Data segment
◇ ◇ ◇ ◇ ◇

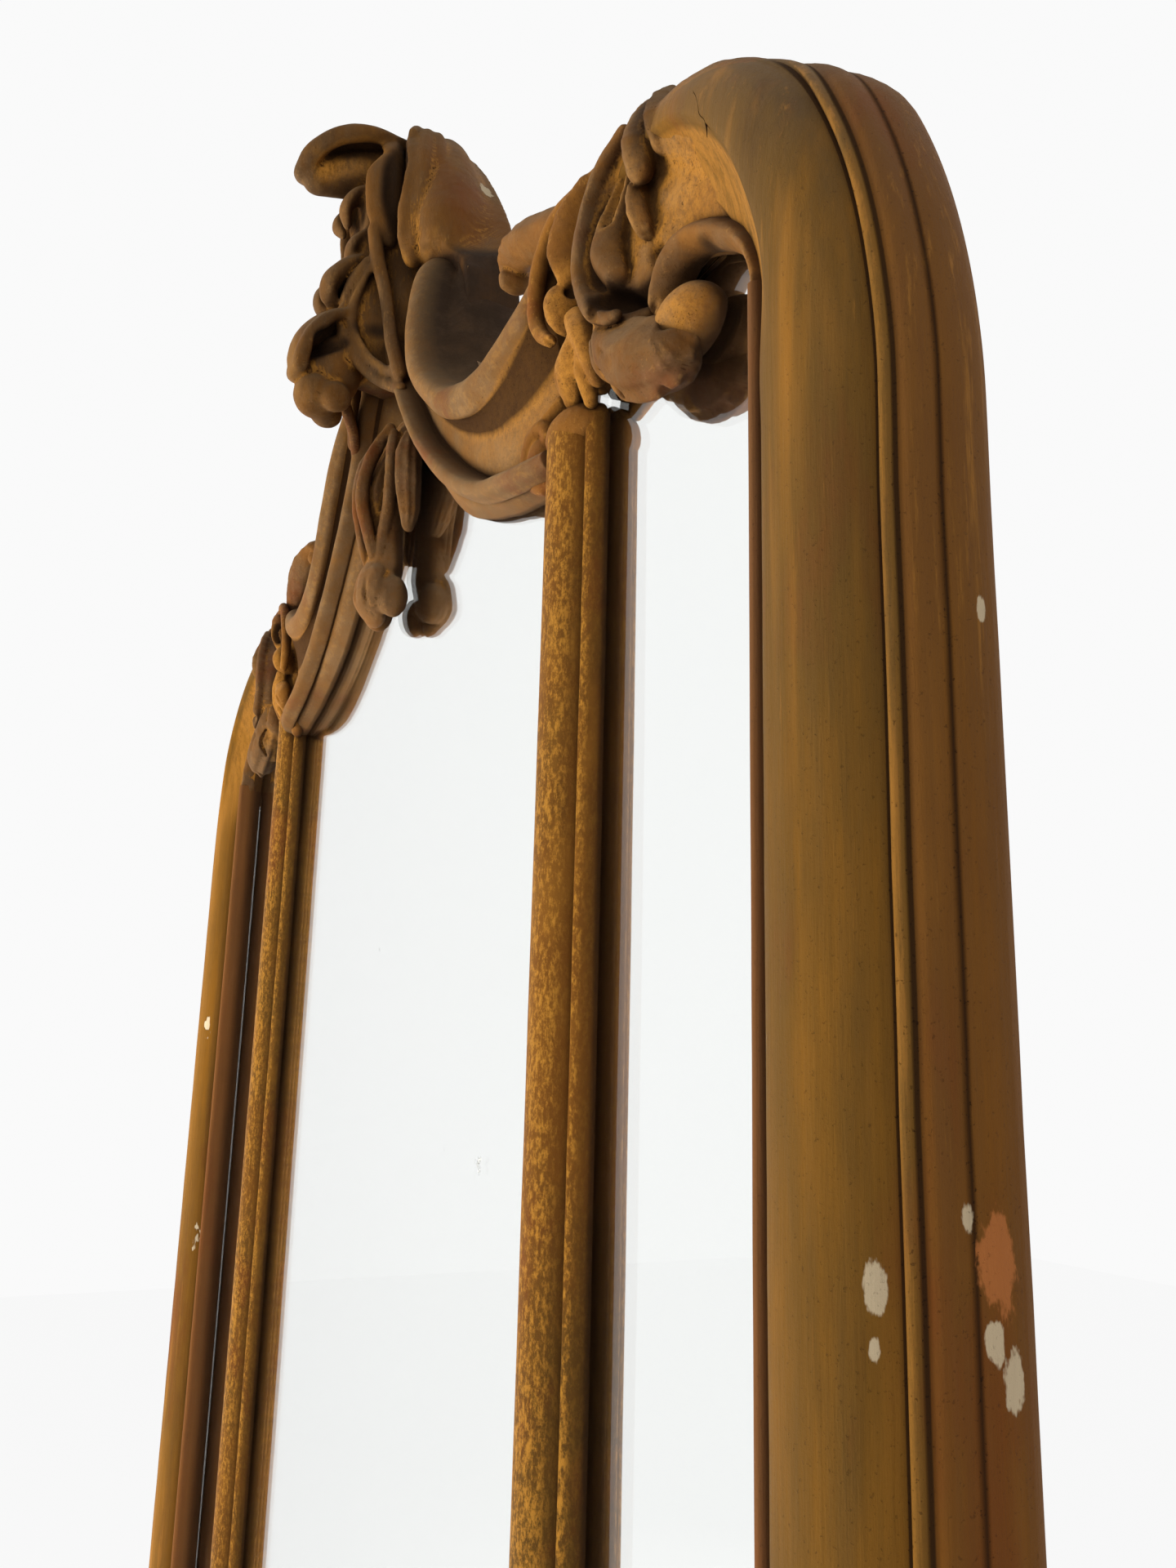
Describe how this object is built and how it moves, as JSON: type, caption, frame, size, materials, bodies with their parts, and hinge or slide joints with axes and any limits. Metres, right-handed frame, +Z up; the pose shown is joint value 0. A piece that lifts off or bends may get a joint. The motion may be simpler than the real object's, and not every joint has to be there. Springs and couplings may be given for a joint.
{
  "type": "trumeau mirror",
  "caption": "Tall gilded wall mirror with round moulded shoulders, a carved leaf crest on scroll rails, and slim bars that divide the glass.",
  "frame": {"origin": "centre of the bounding box's underside: X = 0 on the centre line, Y = 0 half way between the wall face and the tip of the crest, Z = 0 at the underside of the bottom moulding", "axes": "+Z up the height of the mirror, +X to the viewer's right, +Y towards the wall"},
  "size_m": [1.0336, 0.1278, 1.8],
  "materials": {
    "aged_gilding": "old water gilding on carved wood, dulled to ochre and brown",
    "rubbed_gilding": "old gilding on carved wood, bright where it is rubbed",
    "dusty_gilding": "old gilding on carved wood, taupe with dust and dark in the hollows",
    "pine": "bare softwood, darkened with age",
    "mirror_plate": "old silvered plate with a grey-green edge",
    "iron": "forged iron, brown with age"
  },
  "bodies": {
    "mirror": {"stile_moulding_right": "aged_gilding", "stile_moulding_left": "aged_gilding", "bottom_moulding": "aged_gilding", "shoulder_acanthus_right": "aged_gilding", "shoulder_acanthus_left": "aged_gilding", "crest_block": "aged_gilding", "crest_keel": "aged_gilding", "crest_cheek_right": "aged_gilding", "crest_cheek_left": "aged_gilding", "corner_leaf_right": "aged_gilding", "corner_leaf_left": "aged_gilding", "parclose_bar_right": "rubbed_gilding", "parclose_bar_left": "rubbed_gilding", "bar_volute_right": "rubbed_gilding", "bar_volute_left": "rubbed_gilding", "shoulder_clasp_right": "rubbed_gilding", "shoulder_clasp_left": "rubbed_gilding", "bar_foot_right": "rubbed_gilding", "bar_foot_left": "rubbed_gilding", "sight_bead_right": "dusty_gilding", "sight_bead_left": "dusty_gilding", "bottom_bead": "dusty_gilding", "top_scroll_right": "dusty_gilding", "top_scroll_left": "dusty_gilding", "rail_tip_leaf_right": "dusty_gilding", "rail_tip_leaf_left": "dusty_gilding", "crest_hood": "dusty_gilding", "crest_curl": "dusty_gilding", "crest_rib_right": "dusty_gilding", "crest_rib_left": "dusty_gilding", "crest_lobe_right": "dusty_gilding", "crest_lobe_left": "dusty_gilding", "pendant_leaf": "dusty_gilding", "bottom_shell": "dusty_gilding", "back_stile_right": "pine", "back_stile_left": "pine", "back_head_right": "pine", "back_head_left": "pine", "back_rail_bottom": "pine", "plate_batten_right": "pine", "plate_batten_left": "pine", "backboard_1": "pine", "backboard_2": "pine", "backboard_3": "pine", "backboard_4": "pine", "glass_block_low_right": "pine", "glass_block_low_left": "pine", "glass_block_high_right": "pine", "glass_block_high_left": "pine", "mirror_plate_center": "mirror_plate", "mirror_plate_side_right": "mirror_plate", "mirror_plate_side_left": "mirror_plate", "hanger_plate_right": "iron", "hanger_plate_left": "iron", "hanger_screw_inner_right": "iron", "hanger_screw_inner_left": "iron", "hanger_screw_outer_right": "iron", "hanger_screw_outer_left": "iron"},
    "ring_right": {"hanger_ring_right": "iron"},
    "ring_left": {"hanger_ring_left": "iron"}
  },
  "joints": [
    {"name": "ring_swing_right", "type": "hinge", "parent": "mirror", "child": "ring_right", "pos_m": [0.345, 0.05793, 1.473], "axis": [1, 0, 0], "range_deg": [0, 180]},
    {"name": "ring_swing_left", "type": "hinge", "parent": "mirror", "child": "ring_left", "pos_m": [-0.345, 0.05793, 1.473], "axis": [1, 0, 0], "range_deg": [0, 180]}
  ]
}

◇ ◇ ◇ ◇ ◇

To do
Write out the full listing, keeping every line exactly as it is.

Solution for this problem
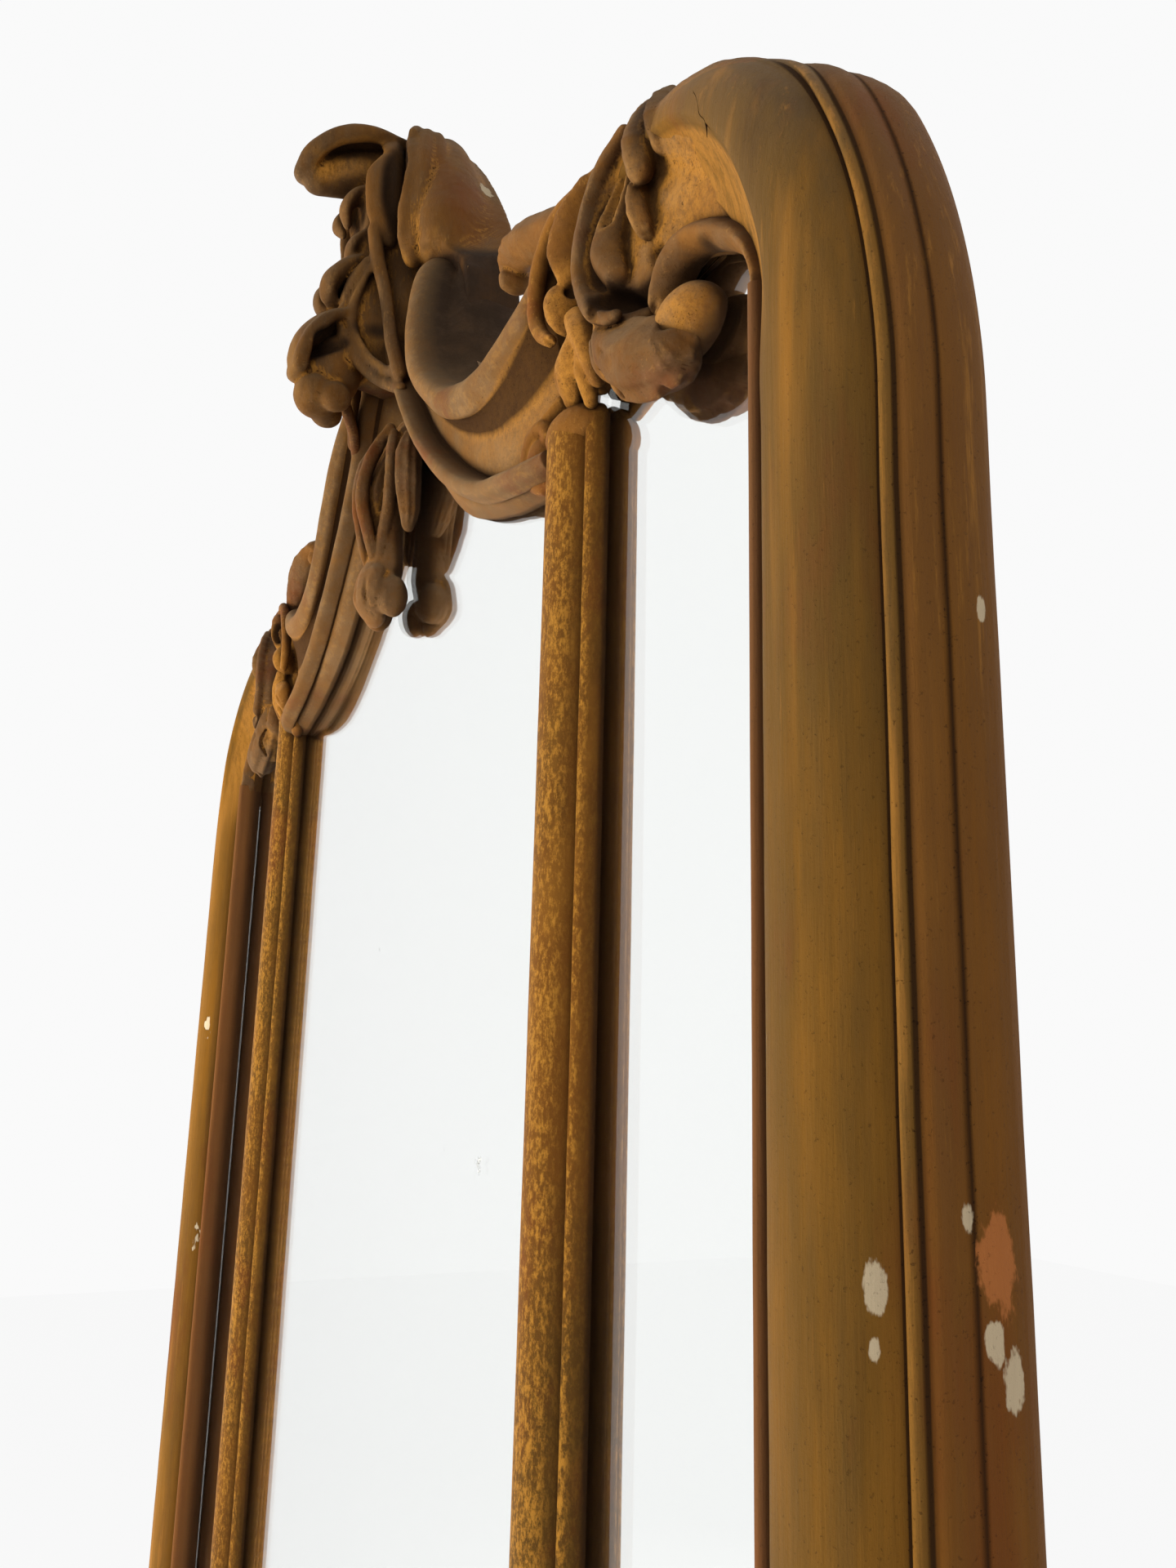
Describe how this object is built and how it moves, as JSON: type, caption, frame, size, materials, bodies with their parts, and hinge or slide joints with axes and any limits. Metres, right-handed frame, +Z up; the pose shown is joint value 0. A piece that lifts off or bends may get a joint. The motion may be simpler than the real object's, and not every joint has to be there. Springs and couplings may be given for a joint.
{
  "type": "trumeau mirror",
  "caption": "Tall gilded wall mirror with round moulded shoulders, a carved leaf crest on scroll rails, and slim bars that divide the glass.",
  "frame": {"origin": "centre of the bounding box's underside: X = 0 on the centre line, Y = 0 half way between the wall face and the tip of the crest, Z = 0 at the underside of the bottom moulding", "axes": "+Z up the height of the mirror, +X to the viewer's right, +Y towards the wall"},
  "size_m": [1.0336, 0.1278, 1.8],
  "materials": {
    "aged_gilding": "old water gilding on carved wood, dulled to ochre and brown",
    "rubbed_gilding": "old gilding on carved wood, bright where it is rubbed",
    "dusty_gilding": "old gilding on carved wood, taupe with dust and dark in the hollows",
    "pine": "bare softwood, darkened with age",
    "mirror_plate": "old silvered plate with a grey-green edge",
    "iron": "forged iron, brown with age"
  },
  "bodies": {
    "mirror": {"stile_moulding_right": "aged_gilding", "stile_moulding_left": "aged_gilding", "bottom_moulding": "aged_gilding", "shoulder_acanthus_right": "aged_gilding", "shoulder_acanthus_left": "aged_gilding", "crest_block": "aged_gilding", "crest_keel": "aged_gilding", "crest_cheek_right": "aged_gilding", "crest_cheek_left": "aged_gilding", "corner_leaf_right": "aged_gilding", "corner_leaf_left": "aged_gilding", "parclose_bar_right": "rubbed_gilding", "parclose_bar_left": "rubbed_gilding", "bar_volute_right": "rubbed_gilding", "bar_volute_left": "rubbed_gilding", "shoulder_clasp_right": "rubbed_gilding", "shoulder_clasp_left": "rubbed_gilding", "bar_foot_right": "rubbed_gilding", "bar_foot_left": "rubbed_gilding", "sight_bead_right": "dusty_gilding", "sight_bead_left": "dusty_gilding", "bottom_bead": "dusty_gilding", "top_scroll_right": "dusty_gilding", "top_scroll_left": "dusty_gilding", "rail_tip_leaf_right": "dusty_gilding", "rail_tip_leaf_left": "dusty_gilding", "crest_hood": "dusty_gilding", "crest_curl": "dusty_gilding", "crest_rib_right": "dusty_gilding", "crest_rib_left": "dusty_gilding", "crest_lobe_right": "dusty_gilding", "crest_lobe_left": "dusty_gilding", "pendant_leaf": "dusty_gilding", "bottom_shell": "dusty_gilding", "back_stile_right": "pine", "back_stile_left": "pine", "back_head_right": "pine", "back_head_left": "pine", "back_rail_bottom": "pine", "plate_batten_right": "pine", "plate_batten_left": "pine", "backboard_1": "pine", "backboard_2": "pine", "backboard_3": "pine", "backboard_4": "pine", "glass_block_low_right": "pine", "glass_block_low_left": "pine", "glass_block_high_right": "pine", "glass_block_high_left": "pine", "mirror_plate_center": "mirror_plate", "mirror_plate_side_right": "mirror_plate", "mirror_plate_side_left": "mirror_plate", "hanger_plate_right": "iron", "hanger_plate_left": "iron", "hanger_screw_inner_right": "iron", "hanger_screw_inner_left": "iron", "hanger_screw_outer_right": "iron", "hanger_screw_outer_left": "iron"},
    "ring_right": {"hanger_ring_right": "iron"},
    "ring_left": {"hanger_ring_left": "iron"}
  },
  "joints": [
    {"name": "ring_swing_right", "type": "hinge", "parent": "mirror", "child": "ring_right", "pos_m": [0.345, 0.05793, 1.473], "axis": [1, 0, 0], "range_deg": [0, 180]},
    {"name": "ring_swing_left", "type": "hinge", "parent": "mirror", "child": "ring_left", "pos_m": [-0.345, 0.05793, 1.473], "axis": [1, 0, 0], "range_deg": [0, 180]}
  ]
}